Ironically his is a very Catholic attitude, logical, legalistic and absolutist. He is the appropriate counterpart to the self-righteous Catholic for whom every issue is clear cut good or bad, permitted or prohibited. Whether or not it arises from an unproven premise, it follows a mechanical logic.
In an irresistible provocation, the Church’s Media Centre advertised, sold and distributed under state license and a book entitled The Catholic Church and Homosexuality with the ominous sub-title The Appendix to In The Murky Waters of Vatican II. Its author, Atila Sinke Guimaraes, demonises homosexuality quoting the Old Testament and describes the AIDS epidemic as God’s punishment on homosexuals. Patrick Attard responded with a press release demanding an apology, the withdrawal of the book and the sacking of the person responsible for its publication in Malta.
Beyond the issue of homosexuality itself, the contest is set to raise the more fundamental question of Church/State interface. When does the expression of one’s belief become a violation of another’s right to live in peace? Any religion must be entitled to teach its faithful that anything is an abomination. If that teaching happens to be in defiance of the guarantees to peaceful co-existence offered by a modern state, can the teaching be done legitimately in public?
Under Sharia law the punishment for adultery is death by stoning just as it was under the law of Moses. Muslims are free to believe that it is morally right to inflict death by stoning on adulterers and even to believe that it is their moral obligation to carry out the sentence. If they act on such beliefs in a modern state they will become liable to the punishments meted out for murder.
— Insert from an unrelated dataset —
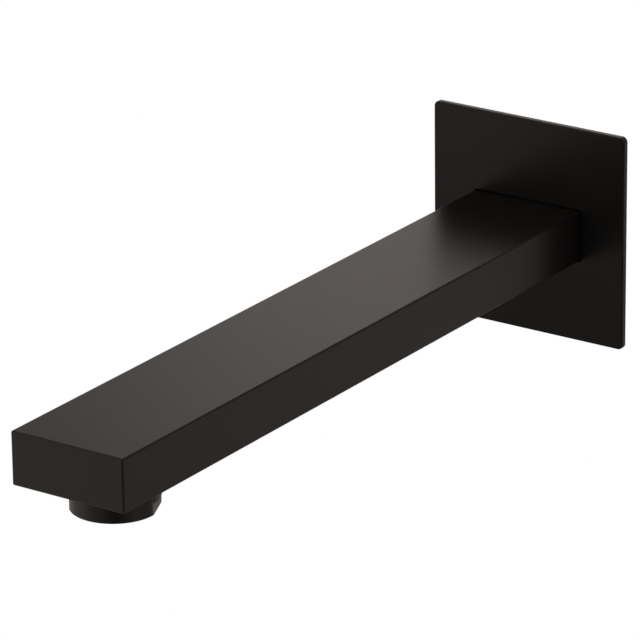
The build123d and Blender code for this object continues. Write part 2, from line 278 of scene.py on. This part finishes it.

It must be the same also for Catholics. Where should the line be drawn and who in Malta Cattolicissima will draw it? Which political party wants to be seen to be in conflict with the Church? Will any Maltese politician dare to defend the fundamentals of civic tolerance in the face of an overwhelmingly dominant faith now spoiling for a fight? Assuming that there exists a such a stalwart, endowed with the philosophical umph to realise the threat to civil authority and peaceful civic co-existence, will his or her party allow any expression of concern when both parties in parliament hang by a thread?
The danger is not only to gays, few of whom will follow Patrick Attard’s example, it is to all of us, also to those of us who lapsed long ago. In this most Catholic of countries, the assault of the dominant current in the Catholic Church on its own Vatican Council II reform can have a devastating success and far beyond the issue of homophobia. Does anybody else see it coming?